◆ Exercise aim ◆
In the material below, identify each line bearing the word "piece". Reproduce those lines.

◆ Data shown ◆
____________
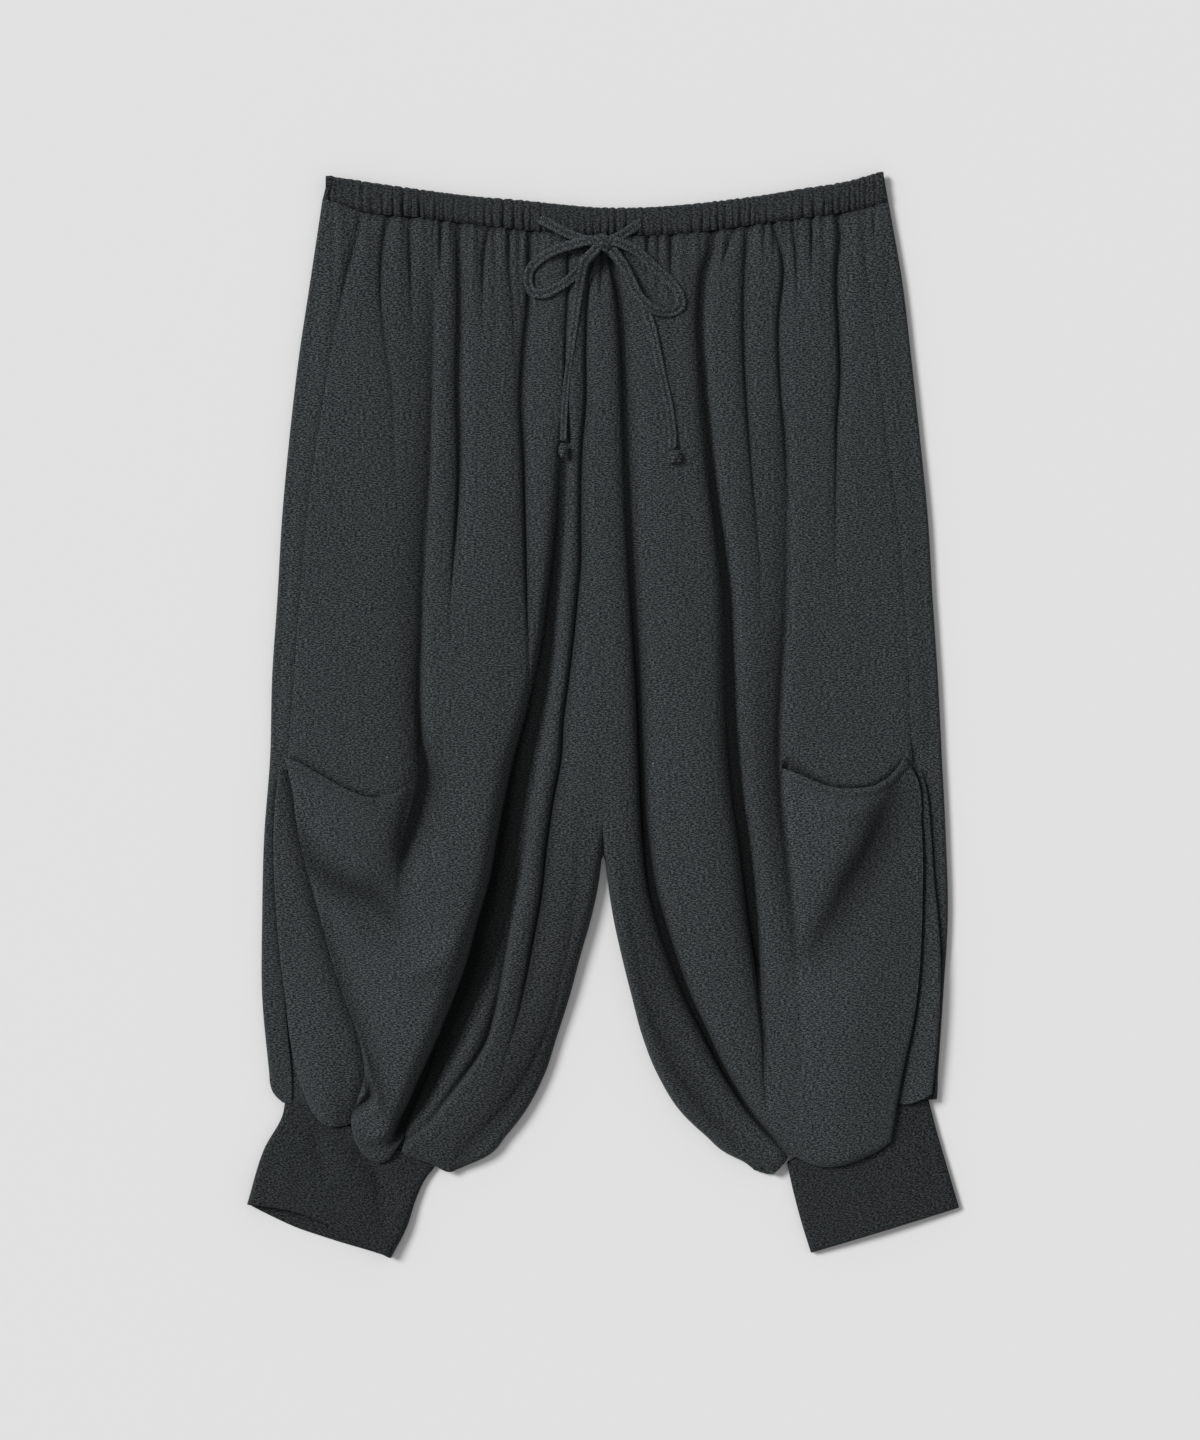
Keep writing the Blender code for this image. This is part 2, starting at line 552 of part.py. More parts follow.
def back_leg(side, name):
    """The back of one leg: flat on the surface, round the outer fold and up to the side seam."""
    rows = []
    for y, y_inner in zip(*leg_rows(side)):
        edge = float(at_stations(OUTER[side], y))
        bend = edge - side * ROLL / 2
        start = float(inseam(side, np.float64(y_inner)))
        row = []
        for part in np.linspace(0, 1, BACK_COLUMNS):
            row.append((start + (bend - start) * part, y_inner + (y - y_inner) * part, 0.0))
        for step in range(1, ROLL_STEPS):
            angle = math.pi * step / ROLL_STEPS
            x = bend + side * math.sin(angle) * ROLL / 2
            row.append((x, y, (1 - math.cos(angle)) * ROLL / 2))
        seam = float(at_stations(SIDE_SEAM[side], y)) + side * GAP / 2
        for part in np.linspace(0, 1, WRAP_COLUMNS):
            row.append((bend + (seam - bend) * part, y, ROLL))
        rows.append(row)
    grid = np.array(rows)
    grid[..., :2] = sag_at_waist(grid[..., :2])
    top = slice(-WRAP_COLUMNS, None)
    wrapped = body_height(grid[:, top, 0], grid[:, top, 1])
    near_seam = smooth_step(np.linspace(0, 1.5, WRAP_COLUMNS))
    above_mouth = smooth_step((grid[:, top, 1] - WRAP_ENDS) / WRAP_BLEND)
    grid[:, top, 2] = ROLL + (wrapped - ROLL) * near_seam * above_mouth
    upright = np.zeros(grid.shape[:2], bool)
    upright[:, -1] = True
    return cloth_object(name, grid, WALL, "leg", 0.0, upright)


def waistband_front():
    """The front of the gathered waistband, between the two side seams."""
    columns = 2 * GATHERS + 1
    x = np.linspace(BAND_SEAM[LEFT] + GAP / 2, BAND_SEAM[RIGHT] - GAP / 2, columns)
    index = np.arange(columns)
    uneven = 1 + 0.35 * np.sin(index * 2.4) + 0.2 * np.sin(index * 0.77)
    zigzag = np.where(index % 2 == 0, -1.0, 1.0) * uneven
    low = waist_seam(x) + GAP
    high = read_curve(BAND_X, BAND_Y, x) + BAND_KNOBS * zigzag
    grid = []
    for row in BAND_ROWS:
        z = BAND_HIGH + row.rise + GATHER_RISE * row.gather * zigzag
        grid.append(np.column_stack([x, low + (high - low) * row.part, z]))
    return cloth_object("waistband_front", np.stack(grid), BAND_WALL, "waistband")


def band_section():
    """The x and z of the band's back all along: over one end, across, and over the other."""
    top = 2 * BAND_ROLL
    flat = np.linspace(BAND_BEND[LEFT], BAND_BEND[RIGHT], 14)[1:-1]
    seams = {side: BAND_SEAM[side] + side * GAP / 2 for side in (LEFT, RIGHT)}
    shares = (0, 0.33, 0.66)
    ends = {side: [(seams[side] + (BAND_BEND[side] - seams[side]) * share, top) for share in shares]
            for side in (LEFT, RIGHT)}
    for side in (LEFT, RIGHT):
        for step in range(ROLL_STEPS + 1):
            angle = math.pi * step / ROLL_STEPS
            x = BAND_BEND[side] + side * math.sin(angle) * BAND_ROLL
            ends[side].append((x, (1 + math.cos(angle)) * BAND_ROLL))
    return np.array(ends[LEFT] + [(x, 0.0) for x in flat] + ends[RIGHT][::-1])


def waistband_back():
    """The back of the waistband, flat on the surface and round both ends to the side seams."""
    section = band_section()
    x = section[:, 0]
    lean = np.where(x < BAND_BEND[LEFT], BAND_LEAN, 0) - np.where(x > BAND_BEND[RIGHT], BAND_LEAN, 0)
    low = waist_seam(x) + GAP
    high = read_curve(BAND_X, BAND_Y, x)
    grid = [np.column_stack([x + lean * part, low + (high - low) * part, section[:, 1]])
            for part in (0, 0.5, 1)]
    return cloth_object("waistband_back", np.stack(grid), BAND_WALL, "waistband")


def pouch(side, name):
    """A balloon pouch: its upper edge is the pocket's mouth, and its foot hangs over the cuff."""
    v = np.linspace(0, 1, POUCH_ROWS) ** 0.95
    outer_edge = along(POUCH_OUTER[side], v)
    inner_edge = along(POUCH_INNER[side], v)
    beside_leg = inner_edge[:, 1] > BESIDE_LEG[side]
    seam = at_stations(POUCH_SEAM[side], inner_edge[:, 1]) + side * STEP_CLEAR
    inner_edge[beside_leg, 0] = seam[beside_leg]
    u = (1 - np.cos(np.linspace(0, 1, POUCH_COLUMNS) ** 0.9 * math.pi * 0.5)) ** 0.9
    steps = np.linspace(0, 1, len(MOUTH_DROP[side]))
    grid = outer_edge[:, None] + (inner_edge - outer_edge)[:, None] * u[None, :, None]
    at_mouth = (1 - smooth_step(v / 0.3))[:, None]
    at_bottom = smooth_step((v - 0.72) / 0.28)[:, None]
    grid[..., 1] -= read_curve(steps, MOUTH_DROP[side], u)[None] * at_mouth
    grid[..., 1] -= read_curve(steps, BOTTOM_DROP[side], u)[None] * at_bottom
    x, y = grid[..., 0], grid[..., 1]
    height = body_height(x, y)
    for drape in DRAPES:
        height = height + drape_rise(drape, x, y)
    outer_half = (1 - smooth_step((u - 0.35) / 0.6))[None]
    upper_half = (1 - smooth_step(v / 0.5))[:, None]
    height = height + POUCH_LIFT * outer_half * upper_half
    height = np.maximum(height, POUCH_LOW + WALL + EDGE)
    across = np.linalg.norm(grid - grid[:, :1], axis=-1)
    upward = np.linalg.norm(grid - grid[-1:], axis=-1)
    above_foot = 1 - smooth_step((v - 0.6) / 0.3)
    low = POUCH_LOW + FOOT_LIFT * above_foot[:, None] * np.ones_like(height)
    height = turned_down(height, low + EDGE, across, POUCH_ROUND)
    height = turned_down(height, low + EDGE, upward, FOOT_ROUND)
    outer = np.concatenate([grid, height[..., None]], axis=-1)
    upright = np.zeros(height.shape, bool)
    upright[:, -1] = True
    return cloth_object(name, outer, WALL, "pouch", low, upright)


def folded_side(side, name):
    """The folded side of the leg that shows beside the pouch and goes under it."""
    v = np.linspace(0, 1, SIDE_ROWS)
    outer_edge = along(SIDE_OUTER[side], v)
    inner_edge = along(SIDE_INNER[side], v)
    u = np.array(SIDE_COLUMNS)
    grid = outer_edge[:, None] + (inner_edge - outer_edge)[:, None] * u[None, :, None]
    steps = np.linspace(0, 1, len(SIDE_BOTTOM_DROP[side]))
    at_bottom = smooth_step((v - 0.7) / 0.3)[:, None]
    grid[..., 1] -= read_curve(steps, SIDE_BOTTOM_DROP[side], u)[None] * at_bottom
    bulge = SIDE_BULGE[side] * np.sin(np.clip(u / 0.62, 0, 1) * math.pi)[None]
    height = SIDE_HIGH + bulge * smooth_step((v - 0.5) / 0.5)[:, None]
    across = np.linalg.norm(grid - grid[:, :1], axis=-1)
    height = turned_down(height, SIDE_LOW + EDGE, across, SIDE_ROUND)
    outer = np.concatenate([grid, height[..., None]], axis=-1)
    return cloth_object(name, outer, WALL - 0.2, "pouch", SIDE_LOW)


def cuff_grid(side, hem_drop, columns):
    """The laid outline of a cuff as a grid of x and y."""
    v = np.linspace(0, 1, CUFF_ROWS)
    outer_edge = along(CUFF_OUTER[side], v)
    inner_edge = along(CUFF_INNER[side], v)
    grid = outer_edge[:, None] + (inner_edge - outer_edge)[:, None] * columns[None, :, None]
    steps = np.linspace(0, 1, len(hem_drop))
    grid[..., 1] -= read_curve(steps, hem_drop, columns)[None] * v[:, None] ** 1.5
    return grid


def cuff_front(side, name):
    """The front of a cuff: it bows up between its two folded edges."""
    u = (1 - np.cos(np.linspace(0, 1, CUFF_COLUMNS) * math.pi)) / 2
    grid = cuff_grid(side, FRONT_HEM_DROP[side], u)
    v = np.linspace(0, 1, CUFF_ROWS)
    high = CUFF_HIGH[side][0] + (CUFF_HIGH[side][1] - CUFF_HIGH[side][0]) * v
    from_ends = np.minimum(np.linalg.norm(grid - grid[:, :1], axis=-1),
                           np.linalg.norm(grid - grid[:, -1:], axis=-1))
    height = high[:, None] * (1 - CUFF_CROWN * (1 - np.sin(math.pi * u)[None]))
    height = turned_down(height, CUFF_WALL + GAP + EDGE, from_ends, CUFF_ROUND)
    outer = np.concatenate([grid, height[..., None]], axis=-1)
    return cloth_object(name, outer, CUFF_WALL, "cuff", CUFF_WALL + GAP)


def cuff_back(side, name):
    """The back of a cuff, flat on the surface."""
    grid = cuff_grid(side, BACK_HEM_DROP[side], np.linspace(0, 1, CUFF_BACK_COLUMNS))
    outer = np.concatenate([grid, np.full(grid.shape[:2] + (1,), CUFF_WALL)], axis=-1)
    return cloth_object(name, outer, CUFF_WALL, "cuff")


def tie_stretch(name, route):
    """One stretch of the tie as a plain tube with filled ends."""
    points = np.asarray(route, float)
    length = np.linalg.norm(np.diff(points, axis=0), axis=1).sum()
    path = along(points, np.linspace(0, 1, max(3, round(length / TIE_STEP) + 1)))
    curve = bpy.data.curves.new(name, "CURVE")
    curve.dimensions = "3D"
    curve.bevel_depth = TIE_RADIUS * MM
    curve.bevel_resolution = 2
    curve.use_fill_caps = True
    spline = curve.splines.new("POLY")
    spline.points.add(len(path) - 1)
    for point, place in zip(spline.points, path * MM):
        point.co = (*place, 1.0)
    curve.materials.append(cloth_material(name, "tie"))
    piece = bpy.data.objects.new(name, curve)
    bpy.context.scene.collection.objects.link(piece)
    return piece


def knot(name, centre, size):
    """A pulled knot: a small pillow of the tie's own cloth."""
    mesh = bpy.data.meshes.new(name)
    shape = bmesh.new()
    bmesh.ops.create_icosphere(shape, subdivisions=2, radius=0.5)
    for vertex in shape.verts:
        for axis in range(3):
            share = abs(vertex.co[axis]) * 2
            reach = math.copysign(share ** KNOT_FULLNESS / 2, vertex.co[axis])
            vertex.co[axis] = (centre[axis] + reach * size[axis]) * MM
    shape.to_mesh(mesh)
    shape.free()
    mesh.materials.append(cloth_material(name, "tie"))
    piece = bpy.data.objects.new(name, mesh)
    bpy.context.scene.collection.objects.link(piece)
    return piece


def clear_scene():
    """Removes what the scene holds."""
    for item in list(bpy.data.objects):
        bpy.data.objects.remove(item, do_unlink=True)


def build():
    """Makes every piece of the garment."""
    clear_scene()
    waistband_front()
    waistband_back()
    for side, word in ((LEFT, "left"), (RIGHT, "right")):
        front_leg(side, f"front_{word}")
        back_leg(side, f"back_{word}")
        pouch(side, f"pocket_{word}")
        folded_side(side, f"side_{word}")
        cuff_front(side, f"cuff_{word}_front")
        cuff_back(side, f"cuff_{word}_back")
    for name, route in TIE_ROUTES.items():
        tie_stretch(name, route)
    knot("tie_knot", **KNOT)
    for name, place in END_KNOTS.items():
        knot(name, **place)


build()
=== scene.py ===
"""Balloon pants in charcoal jersey, laid flat on their back: the finish of every piece.

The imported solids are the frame. Each piece of cloth is made here again with its fine folds,
gathers, sewing and knit, in the place of its solid. Lengths in the tables are in millimetres:
x to the right of the garment as it lies, y to the waist, z up from the surface.
"""

import math
from collections import namedtuple

import bpy
import numpy as np
from bpy.props import FloatProperty, FloatVectorProperty, PointerProperty
from bpy.types import Operator, Panel, PropertyGroup
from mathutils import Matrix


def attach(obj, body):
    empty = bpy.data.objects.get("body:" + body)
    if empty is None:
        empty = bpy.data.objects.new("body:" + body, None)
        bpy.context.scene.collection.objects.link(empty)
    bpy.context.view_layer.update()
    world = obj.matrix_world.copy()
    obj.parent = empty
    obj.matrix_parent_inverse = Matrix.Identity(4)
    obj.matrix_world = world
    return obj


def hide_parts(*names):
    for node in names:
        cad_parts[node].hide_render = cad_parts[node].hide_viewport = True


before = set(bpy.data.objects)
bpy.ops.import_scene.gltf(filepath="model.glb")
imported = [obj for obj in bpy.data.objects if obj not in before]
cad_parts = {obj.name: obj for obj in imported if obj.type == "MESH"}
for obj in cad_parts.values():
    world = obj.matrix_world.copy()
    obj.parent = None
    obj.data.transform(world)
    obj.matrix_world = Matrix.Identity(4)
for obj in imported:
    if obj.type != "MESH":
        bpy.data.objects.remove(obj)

bl_info = {
    "name": "Balloon Pants",
    "version": (1, 0, 0),
    "blender": (4, 5, 0),
    "location": "View3D > Sidebar > Garment",
    "description": "Dresses the laid balloon pants in gathered charcoal jersey",
    "category": "Object",
}

MM = 0.001
LEFT = -1
RIGHT = 1
WORDS = {LEFT: "left", RIGHT: "right"}

# Heights of the layers, in millimetres
GAP = 0.3
UNDER = 2.3
FLOOR = 4.4
FLOOR_BLEND = 0.6

# The outer fold, the crown of the laid cloth and the waist
ROLL = 7.0
EDGE_REACH = 34.0
CREST_Y = (390, 330, 270, 210, 150, 90, 30, -30, -90, -150, -210, -270, -330, -390)
CREST = (7.6, 9.6, 10.2, 10.6, 11.0, 11.6, 12.6, 13.6, 14.6, 15.0, 15.4, 15.0, 12.0, 9.0)
SEAM_DIP = 2.2
SEAM_DIP_LONG = 5.0
TOP = 390.0
SAG_FADE = 95.0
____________
◆ Exercise solution ◆
    piece = bpy.data.objects.new(name, curve)
    bpy.context.scene.collection.objects.link(piece)
    return piece
    piece = bpy.data.objects.new(name, mesh)
    bpy.context.scene.collection.objects.link(piece)
    return piece
    """Makes every piece of the garment."""
"""Balloon pants in charcoal jersey, laid flat on their back: the finish of every piece.
The imported solids are the frame. Each piece of cloth is made here again with its fine folds,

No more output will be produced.